— Start INPUT —

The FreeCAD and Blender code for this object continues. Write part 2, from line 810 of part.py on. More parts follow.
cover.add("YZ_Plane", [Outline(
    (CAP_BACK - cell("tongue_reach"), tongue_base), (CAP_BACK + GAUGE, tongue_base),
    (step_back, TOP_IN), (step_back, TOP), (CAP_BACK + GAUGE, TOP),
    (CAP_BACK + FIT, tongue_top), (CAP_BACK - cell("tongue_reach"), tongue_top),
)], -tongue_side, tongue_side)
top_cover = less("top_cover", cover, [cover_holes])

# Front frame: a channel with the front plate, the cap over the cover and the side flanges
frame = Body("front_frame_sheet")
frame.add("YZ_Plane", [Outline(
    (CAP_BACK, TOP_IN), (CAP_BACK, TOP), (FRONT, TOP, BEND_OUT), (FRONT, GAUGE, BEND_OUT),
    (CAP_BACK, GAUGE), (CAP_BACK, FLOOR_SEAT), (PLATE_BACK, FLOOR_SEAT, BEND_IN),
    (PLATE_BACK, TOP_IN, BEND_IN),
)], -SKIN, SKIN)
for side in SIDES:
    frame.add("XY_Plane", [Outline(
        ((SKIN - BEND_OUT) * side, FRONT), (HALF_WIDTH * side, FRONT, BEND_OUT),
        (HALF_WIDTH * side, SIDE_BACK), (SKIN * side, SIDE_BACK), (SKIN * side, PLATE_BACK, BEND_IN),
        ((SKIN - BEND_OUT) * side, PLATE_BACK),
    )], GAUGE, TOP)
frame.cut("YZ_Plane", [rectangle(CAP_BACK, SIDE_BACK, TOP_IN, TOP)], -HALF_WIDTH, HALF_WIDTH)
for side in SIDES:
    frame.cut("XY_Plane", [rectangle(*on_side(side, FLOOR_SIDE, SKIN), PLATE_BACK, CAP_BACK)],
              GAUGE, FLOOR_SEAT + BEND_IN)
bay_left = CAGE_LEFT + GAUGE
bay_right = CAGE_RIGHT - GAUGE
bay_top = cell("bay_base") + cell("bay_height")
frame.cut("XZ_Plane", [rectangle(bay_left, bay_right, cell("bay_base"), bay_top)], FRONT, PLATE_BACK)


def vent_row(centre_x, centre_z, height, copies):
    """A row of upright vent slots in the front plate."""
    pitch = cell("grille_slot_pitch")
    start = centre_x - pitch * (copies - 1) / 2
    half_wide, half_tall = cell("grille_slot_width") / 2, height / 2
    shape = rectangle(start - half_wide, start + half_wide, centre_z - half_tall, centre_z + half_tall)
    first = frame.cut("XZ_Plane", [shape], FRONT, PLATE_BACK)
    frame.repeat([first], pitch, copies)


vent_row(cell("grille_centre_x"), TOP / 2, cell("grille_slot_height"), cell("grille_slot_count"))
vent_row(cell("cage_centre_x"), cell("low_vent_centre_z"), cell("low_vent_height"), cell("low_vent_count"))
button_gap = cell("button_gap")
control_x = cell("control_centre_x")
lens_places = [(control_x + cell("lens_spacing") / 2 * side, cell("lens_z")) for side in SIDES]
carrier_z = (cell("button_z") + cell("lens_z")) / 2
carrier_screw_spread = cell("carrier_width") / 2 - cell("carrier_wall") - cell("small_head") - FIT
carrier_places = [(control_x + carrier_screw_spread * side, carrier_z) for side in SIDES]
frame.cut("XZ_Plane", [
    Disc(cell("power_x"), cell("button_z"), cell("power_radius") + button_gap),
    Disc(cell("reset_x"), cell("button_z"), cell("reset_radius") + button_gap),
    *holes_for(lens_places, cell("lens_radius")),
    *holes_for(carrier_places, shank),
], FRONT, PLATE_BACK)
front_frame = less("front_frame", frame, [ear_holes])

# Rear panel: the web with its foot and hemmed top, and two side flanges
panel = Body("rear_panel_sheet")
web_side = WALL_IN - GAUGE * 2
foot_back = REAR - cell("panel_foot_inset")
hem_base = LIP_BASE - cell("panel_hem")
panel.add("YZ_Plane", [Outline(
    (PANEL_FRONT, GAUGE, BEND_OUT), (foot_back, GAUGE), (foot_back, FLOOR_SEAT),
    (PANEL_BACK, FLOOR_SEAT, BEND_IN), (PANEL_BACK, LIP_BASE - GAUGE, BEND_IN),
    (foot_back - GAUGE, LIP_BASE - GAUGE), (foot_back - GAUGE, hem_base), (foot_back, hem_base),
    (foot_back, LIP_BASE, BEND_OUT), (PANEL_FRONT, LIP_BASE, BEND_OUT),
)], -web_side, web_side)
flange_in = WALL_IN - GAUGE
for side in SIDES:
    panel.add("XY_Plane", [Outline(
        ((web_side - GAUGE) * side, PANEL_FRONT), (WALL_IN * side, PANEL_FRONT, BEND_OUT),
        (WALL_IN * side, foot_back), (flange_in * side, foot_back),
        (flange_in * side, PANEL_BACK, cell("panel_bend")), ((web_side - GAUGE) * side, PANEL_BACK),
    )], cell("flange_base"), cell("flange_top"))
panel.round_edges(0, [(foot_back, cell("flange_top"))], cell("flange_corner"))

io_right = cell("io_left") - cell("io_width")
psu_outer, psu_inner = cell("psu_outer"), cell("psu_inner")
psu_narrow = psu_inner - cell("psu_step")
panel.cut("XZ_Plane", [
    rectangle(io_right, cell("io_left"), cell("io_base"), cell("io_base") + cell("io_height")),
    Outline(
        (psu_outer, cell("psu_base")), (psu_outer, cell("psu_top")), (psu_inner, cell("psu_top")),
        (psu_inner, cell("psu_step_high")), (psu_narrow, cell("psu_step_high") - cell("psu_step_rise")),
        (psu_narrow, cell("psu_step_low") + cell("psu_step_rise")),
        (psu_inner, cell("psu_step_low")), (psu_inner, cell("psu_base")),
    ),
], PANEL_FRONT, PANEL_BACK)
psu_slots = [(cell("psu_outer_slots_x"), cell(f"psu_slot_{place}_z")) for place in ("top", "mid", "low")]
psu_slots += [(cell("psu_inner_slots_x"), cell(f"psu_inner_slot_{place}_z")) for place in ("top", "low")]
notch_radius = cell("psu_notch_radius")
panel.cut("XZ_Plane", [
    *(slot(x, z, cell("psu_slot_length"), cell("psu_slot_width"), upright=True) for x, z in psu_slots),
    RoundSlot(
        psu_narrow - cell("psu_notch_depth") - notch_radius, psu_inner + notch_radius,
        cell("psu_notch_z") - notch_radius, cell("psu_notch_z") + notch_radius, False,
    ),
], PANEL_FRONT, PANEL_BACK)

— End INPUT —
— Start INPUT —

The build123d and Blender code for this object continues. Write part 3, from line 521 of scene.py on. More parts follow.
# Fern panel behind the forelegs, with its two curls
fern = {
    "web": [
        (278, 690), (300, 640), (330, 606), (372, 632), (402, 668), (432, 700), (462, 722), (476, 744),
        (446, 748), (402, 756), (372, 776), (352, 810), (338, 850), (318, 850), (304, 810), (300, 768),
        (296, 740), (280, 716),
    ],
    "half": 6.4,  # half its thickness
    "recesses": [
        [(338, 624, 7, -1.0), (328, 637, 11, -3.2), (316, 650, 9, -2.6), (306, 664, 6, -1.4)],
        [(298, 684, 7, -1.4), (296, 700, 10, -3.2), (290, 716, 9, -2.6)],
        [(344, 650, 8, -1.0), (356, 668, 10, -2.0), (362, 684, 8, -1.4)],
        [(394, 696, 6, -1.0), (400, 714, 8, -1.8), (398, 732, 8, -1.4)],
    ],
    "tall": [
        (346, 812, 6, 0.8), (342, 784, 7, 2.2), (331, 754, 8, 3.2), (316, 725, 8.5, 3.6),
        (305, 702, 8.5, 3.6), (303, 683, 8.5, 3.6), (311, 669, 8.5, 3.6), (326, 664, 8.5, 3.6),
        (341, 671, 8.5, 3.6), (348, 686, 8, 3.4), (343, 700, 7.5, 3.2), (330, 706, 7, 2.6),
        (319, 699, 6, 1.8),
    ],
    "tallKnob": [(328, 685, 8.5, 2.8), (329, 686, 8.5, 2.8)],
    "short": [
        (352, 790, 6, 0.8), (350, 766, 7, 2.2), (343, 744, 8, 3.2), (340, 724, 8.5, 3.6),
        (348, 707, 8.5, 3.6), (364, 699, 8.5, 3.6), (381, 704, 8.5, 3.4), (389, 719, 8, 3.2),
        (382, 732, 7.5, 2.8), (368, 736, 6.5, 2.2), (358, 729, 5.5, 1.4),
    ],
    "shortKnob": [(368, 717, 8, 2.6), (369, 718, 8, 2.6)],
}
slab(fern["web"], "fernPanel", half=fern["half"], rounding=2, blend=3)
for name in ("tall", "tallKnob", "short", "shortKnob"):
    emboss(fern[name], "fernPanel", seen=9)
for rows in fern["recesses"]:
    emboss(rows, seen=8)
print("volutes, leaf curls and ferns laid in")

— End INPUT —
— Start INPUT —

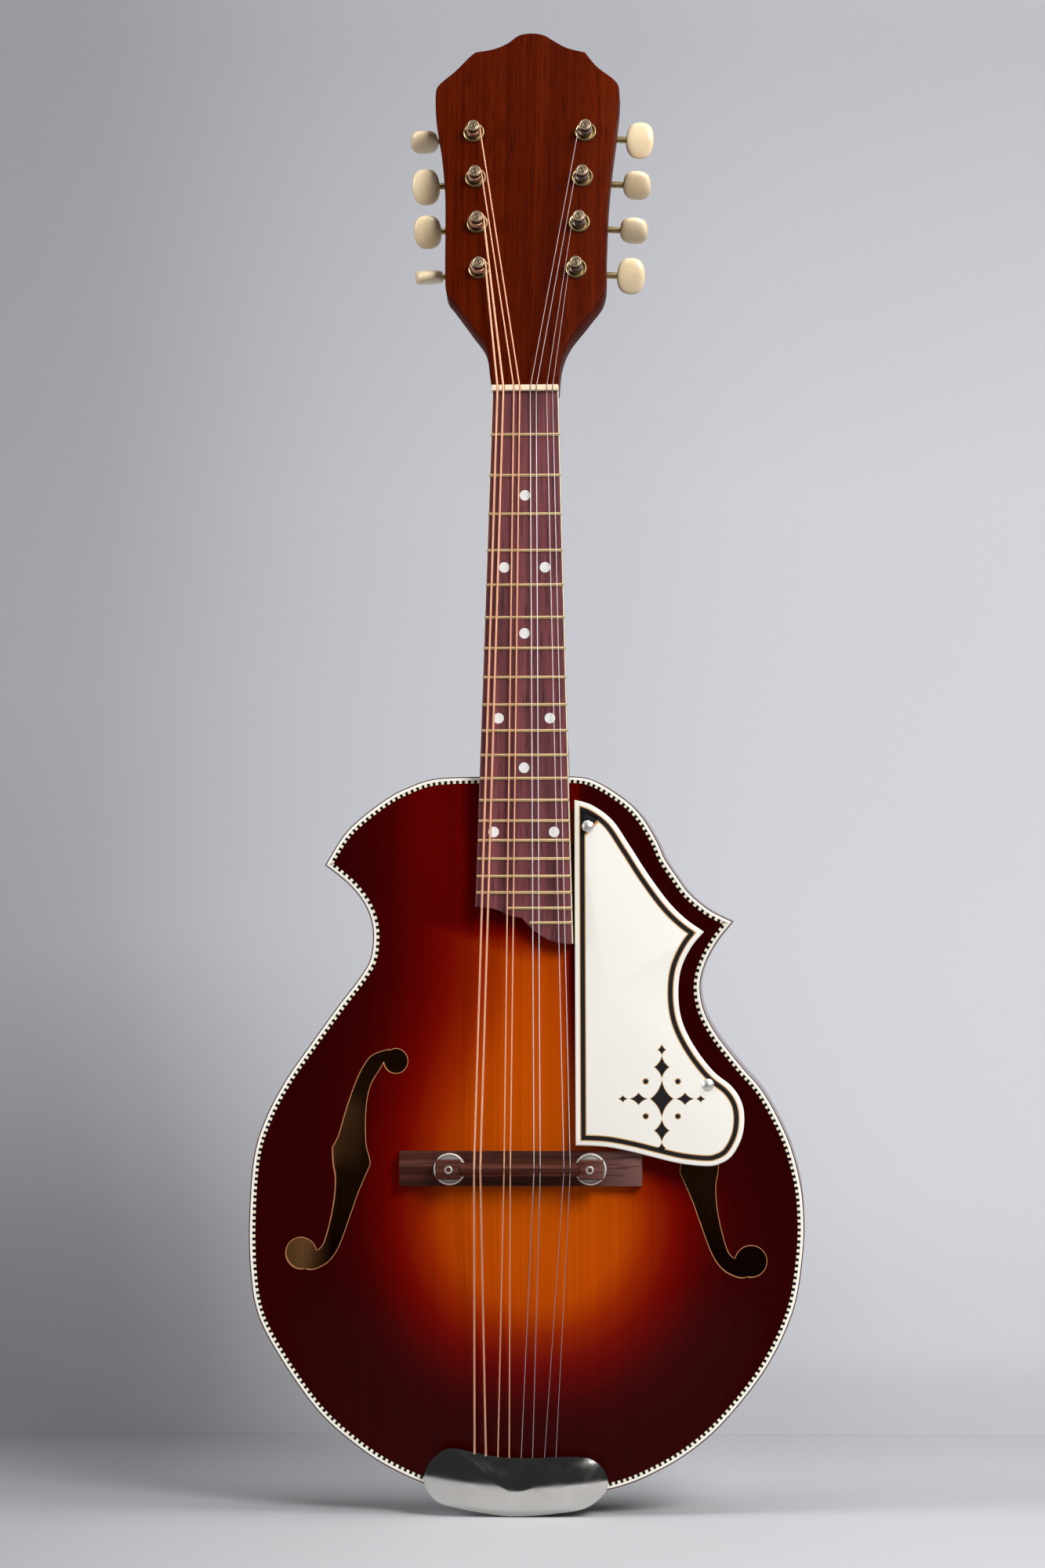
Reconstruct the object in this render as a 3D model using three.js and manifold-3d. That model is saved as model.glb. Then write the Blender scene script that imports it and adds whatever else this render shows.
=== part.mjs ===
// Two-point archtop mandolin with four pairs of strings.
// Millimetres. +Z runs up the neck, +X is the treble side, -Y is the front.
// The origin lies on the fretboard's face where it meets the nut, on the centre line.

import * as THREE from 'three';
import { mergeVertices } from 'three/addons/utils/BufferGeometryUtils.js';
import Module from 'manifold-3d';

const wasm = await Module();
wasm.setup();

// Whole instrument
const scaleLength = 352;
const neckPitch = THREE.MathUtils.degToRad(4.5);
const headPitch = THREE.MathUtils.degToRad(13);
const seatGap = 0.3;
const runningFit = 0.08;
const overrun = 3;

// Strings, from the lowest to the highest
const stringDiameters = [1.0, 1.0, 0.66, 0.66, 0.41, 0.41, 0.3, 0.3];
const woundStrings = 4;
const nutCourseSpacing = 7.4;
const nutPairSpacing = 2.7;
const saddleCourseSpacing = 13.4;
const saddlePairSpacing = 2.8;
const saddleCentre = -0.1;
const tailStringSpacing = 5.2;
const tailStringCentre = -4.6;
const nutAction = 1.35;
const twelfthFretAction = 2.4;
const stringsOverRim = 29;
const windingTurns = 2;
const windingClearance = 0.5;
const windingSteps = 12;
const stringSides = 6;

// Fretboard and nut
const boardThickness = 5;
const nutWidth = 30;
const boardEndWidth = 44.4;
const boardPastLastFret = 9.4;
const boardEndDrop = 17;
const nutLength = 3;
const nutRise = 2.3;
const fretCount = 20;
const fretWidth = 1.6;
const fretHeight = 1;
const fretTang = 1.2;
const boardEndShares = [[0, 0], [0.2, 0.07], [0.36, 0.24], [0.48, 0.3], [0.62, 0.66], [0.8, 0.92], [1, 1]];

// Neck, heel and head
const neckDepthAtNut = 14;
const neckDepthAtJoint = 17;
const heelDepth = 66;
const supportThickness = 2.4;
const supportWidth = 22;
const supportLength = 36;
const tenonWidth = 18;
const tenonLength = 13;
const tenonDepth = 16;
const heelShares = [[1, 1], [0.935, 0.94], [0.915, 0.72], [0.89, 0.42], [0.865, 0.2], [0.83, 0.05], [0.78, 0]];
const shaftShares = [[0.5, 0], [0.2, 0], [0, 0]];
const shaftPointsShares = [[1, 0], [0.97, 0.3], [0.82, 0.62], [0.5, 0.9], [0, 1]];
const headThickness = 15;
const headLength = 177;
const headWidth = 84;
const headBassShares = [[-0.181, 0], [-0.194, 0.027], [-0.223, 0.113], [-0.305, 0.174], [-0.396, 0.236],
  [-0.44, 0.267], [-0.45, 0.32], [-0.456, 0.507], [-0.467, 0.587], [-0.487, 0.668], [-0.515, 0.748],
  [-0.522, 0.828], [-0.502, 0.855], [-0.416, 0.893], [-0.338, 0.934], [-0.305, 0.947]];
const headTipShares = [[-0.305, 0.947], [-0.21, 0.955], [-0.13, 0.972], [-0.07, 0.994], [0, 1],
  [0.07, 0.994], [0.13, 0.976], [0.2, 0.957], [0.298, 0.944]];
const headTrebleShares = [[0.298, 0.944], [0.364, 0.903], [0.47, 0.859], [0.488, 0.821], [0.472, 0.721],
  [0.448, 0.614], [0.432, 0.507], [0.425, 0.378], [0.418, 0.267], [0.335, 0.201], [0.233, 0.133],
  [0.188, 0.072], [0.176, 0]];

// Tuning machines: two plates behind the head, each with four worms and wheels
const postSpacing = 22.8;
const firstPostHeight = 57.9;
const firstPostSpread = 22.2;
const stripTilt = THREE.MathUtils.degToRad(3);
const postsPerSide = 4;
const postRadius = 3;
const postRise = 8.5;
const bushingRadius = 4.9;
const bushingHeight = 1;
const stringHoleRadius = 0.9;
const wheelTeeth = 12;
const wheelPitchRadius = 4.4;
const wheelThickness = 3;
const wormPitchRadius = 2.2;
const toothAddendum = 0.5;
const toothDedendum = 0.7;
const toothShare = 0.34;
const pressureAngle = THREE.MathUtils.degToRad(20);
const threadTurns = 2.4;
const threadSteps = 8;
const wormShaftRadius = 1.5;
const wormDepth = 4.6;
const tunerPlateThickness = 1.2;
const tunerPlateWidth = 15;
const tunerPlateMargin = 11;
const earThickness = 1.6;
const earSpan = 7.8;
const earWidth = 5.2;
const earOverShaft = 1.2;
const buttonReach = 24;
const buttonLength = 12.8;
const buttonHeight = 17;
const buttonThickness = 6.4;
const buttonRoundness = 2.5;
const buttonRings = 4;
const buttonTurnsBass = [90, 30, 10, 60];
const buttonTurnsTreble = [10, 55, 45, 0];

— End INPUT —

* _EXERCISE AIM_
Write out again only the lines from the line containing "Reconstruct the object" through the line containing "0.92], [1, 1]];", both included, exactly as they are.

* _RESULT_
Reconstruct the object in this render as a 3D model using three.js and manifold-3d. That model is saved as model.glb. Then write the Blender scene script that imports it and adds whatever else this render shows.
=== part.mjs ===
// Two-point archtop mandolin with four pairs of strings.
// Millimetres. +Z runs up the neck, +X is the treble side, -Y is the front.
// The origin lies on the fretboard's face where it meets the nut, on the centre line.

import * as THREE from 'three';
import { mergeVertices } from 'three/addons/utils/BufferGeometryUtils.js';
import Module from 'manifold-3d';

const wasm = await Module();
wasm.setup();

// Whole instrument
const scaleLength = 352;
const neckPitch = THREE.MathUtils.degToRad(4.5);
const headPitch = THREE.MathUtils.degToRad(13);
const seatGap = 0.3;
const runningFit = 0.08;
const overrun = 3;

// Strings, from the lowest to the highest
const stringDiameters = [1.0, 1.0, 0.66, 0.66, 0.41, 0.41, 0.3, 0.3];
const woundStrings = 4;
const nutCourseSpacing = 7.4;
const nutPairSpacing = 2.7;
const saddleCourseSpacing = 13.4;
const saddlePairSpacing = 2.8;
const saddleCentre = -0.1;
const tailStringSpacing = 5.2;
const tailStringCentre = -4.6;
const nutAction = 1.35;
const twelfthFretAction = 2.4;
const stringsOverRim = 29;
const windingTurns = 2;
const windingClearance = 0.5;
const windingSteps = 12;
const stringSides = 6;

// Fretboard and nut
const boardThickness = 5;
const nutWidth = 30;
const boardEndWidth = 44.4;
const boardPastLastFret = 9.4;
const boardEndDrop = 17;
const nutLength = 3;
const nutRise = 2.3;
const fretCount = 20;
const fretWidth = 1.6;
const fretHeight = 1;
const fretTang = 1.2;
const boardEndShares = [[0, 0], [0.2, 0.07], [0.36, 0.24], [0.48, 0.3], [0.62, 0.66], [0.8, 0.92], [1, 1]];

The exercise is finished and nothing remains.